- [What needs to be done] Extract the complete data exactly as given.

Modeling code records

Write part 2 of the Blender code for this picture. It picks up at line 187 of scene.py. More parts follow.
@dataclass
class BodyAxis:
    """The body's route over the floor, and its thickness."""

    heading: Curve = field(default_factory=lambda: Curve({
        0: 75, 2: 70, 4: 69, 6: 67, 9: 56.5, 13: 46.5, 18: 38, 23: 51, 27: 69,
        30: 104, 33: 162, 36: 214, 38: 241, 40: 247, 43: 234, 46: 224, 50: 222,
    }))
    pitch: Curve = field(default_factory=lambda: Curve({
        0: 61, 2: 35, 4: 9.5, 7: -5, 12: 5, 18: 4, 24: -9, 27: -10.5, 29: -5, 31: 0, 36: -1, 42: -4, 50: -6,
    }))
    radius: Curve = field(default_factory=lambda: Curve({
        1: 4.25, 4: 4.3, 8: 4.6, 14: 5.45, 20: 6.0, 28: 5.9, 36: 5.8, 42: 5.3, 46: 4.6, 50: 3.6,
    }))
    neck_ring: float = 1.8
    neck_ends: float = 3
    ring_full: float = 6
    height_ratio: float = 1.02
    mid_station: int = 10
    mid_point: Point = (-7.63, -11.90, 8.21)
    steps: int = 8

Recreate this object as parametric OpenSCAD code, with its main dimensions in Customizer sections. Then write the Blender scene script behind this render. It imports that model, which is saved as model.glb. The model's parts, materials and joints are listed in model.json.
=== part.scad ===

- [Correct output]
Write part 2 of the Blender code for this picture. It picks up at line 187 of scene.py. More parts follow.
@dataclass
class BodyAxis:
    """The body's route over the floor, and its thickness."""

    heading: Curve = field(default_factory=lambda: Curve({
        0: 75, 2: 70, 4: 69, 6: 67, 9: 56.5, 13: 46.5, 18: 38, 23: 51, 27: 69,
        30: 104, 33: 162, 36: 214, 38: 241, 40: 247, 43: 234, 46: 224, 50: 222,
    }))
    pitch: Curve = field(default_factory=lambda: Curve({
        0: 61, 2: 35, 4: 9.5, 7: -5, 12: 5, 18: 4, 24: -9, 27: -10.5, 29: -5, 31: 0, 36: -1, 42: -4, 50: -6,
    }))
    radius: Curve = field(default_factory=lambda: Curve({
        1: 4.25, 4: 4.3, 8: 4.6, 14: 5.45, 20: 6.0, 28: 5.9, 36: 5.8, 42: 5.3, 46: 4.6, 50: 3.6,
    }))
    neck_ring: float = 1.8
    neck_ends: float = 3
    ring_full: float = 6
    height_ratio: float = 1.02
    mid_station: int = 10
    mid_point: Point = (-7.63, -11.90, 8.21)
    steps: int = 8

Recreate this object as parametric OpenSCAD code, with its main dimensions in Customizer sections. Then write the Blender scene script behind this render. It imports that model, which is saved as model.glb. The model's parts, materials and joints are listed in model.json.
=== part.scad ===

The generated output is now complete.